» **The exercise**
Your task is to quote the listing below exactly, beginning with its first line and ending on the line bearing "# origin at the middle of the flat underside.".

===============

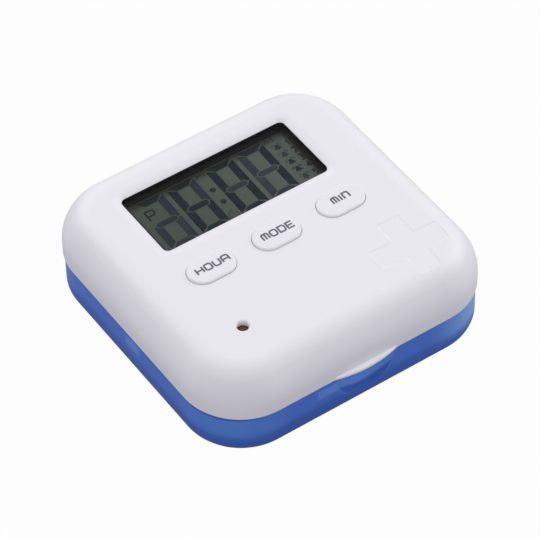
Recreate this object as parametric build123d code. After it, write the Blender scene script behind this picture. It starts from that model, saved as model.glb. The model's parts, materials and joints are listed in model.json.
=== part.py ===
from build123d import *
import math
import os

# Electronic pill box: a blue tray of four compartments under a hinged white lid.
# The lid holds a clock with a display, three push buttons, an alarm light,
# a buzzer and a coin cell. Millimetres, +Z up, +Y to the hinge at the back,
# origin at the middle of the flat underside.

# Outline of the closed box in plan
BODY_W = 86.0
BODY_D = 85.0
BODY_R = 17.0

# Tray
TRAY_H = 13.75
TRAY_INSET = 0.4
TRAY_WALL = 1.6
TRAY_FLOOR = 1.6
TRAY_FOOT_R = 4.2
TRAY_INNER_R = 2.6
TRAY_RIM_R = 0.3
DIVIDER_T = 1.2
DIVIDER_DROP = 0.4
SCOOP_W = 17.0
SCOOP_DEPTH = 3.2
SCOOP_DROP = 0.7

# Lid shell
LID_GAP = 0.1
LID_H = 13.35
LID_WALL = 1.8
LID_CEILING = 1.8
LID_EDGE_W = 8.4
LID_EDGE_H = 10.3
LID_EDGE_R = 7.2
LID_RIM_R = 0.3
LIP_CHORD = 19.2
LIP_REACH = 1.45
LIP_T = 1.05
LIP_EDGE_R = 0.25

# Display window in the lid
WINDOW_W = 50.2
WINDOW_D = 21.8
WINDOW_X = -0.6
WINDOW_Y = 18.6
WINDOW_R = 1.6
WINDOW_RIM_W = 2.8
WINDOW_RIM_H = 0.9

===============

» **Response to this exercise**
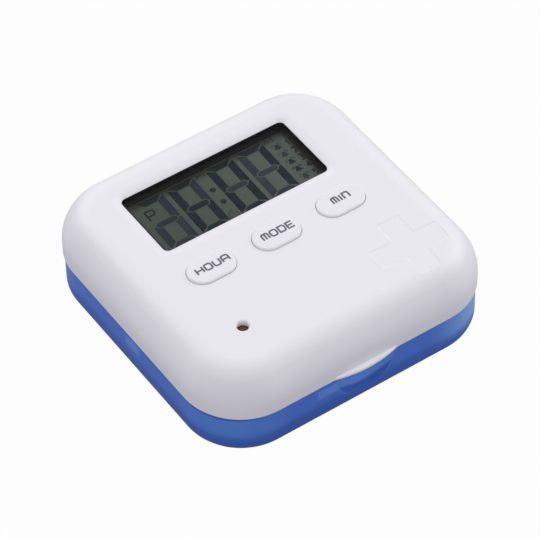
Recreate this object as parametric build123d code. After it, write the Blender scene script behind this picture. It starts from that model, saved as model.glb. The model's parts, materials and joints are listed in model.json.
=== part.py ===
from build123d import *
import math
import os

# Electronic pill box: a blue tray of four compartments under a hinged white lid.
# The lid holds a clock with a display, three push buttons, an alarm light,
# a buzzer and a coin cell. Millimetres, +Z up, +Y to the hinge at the back,
# origin at the middle of the flat underside.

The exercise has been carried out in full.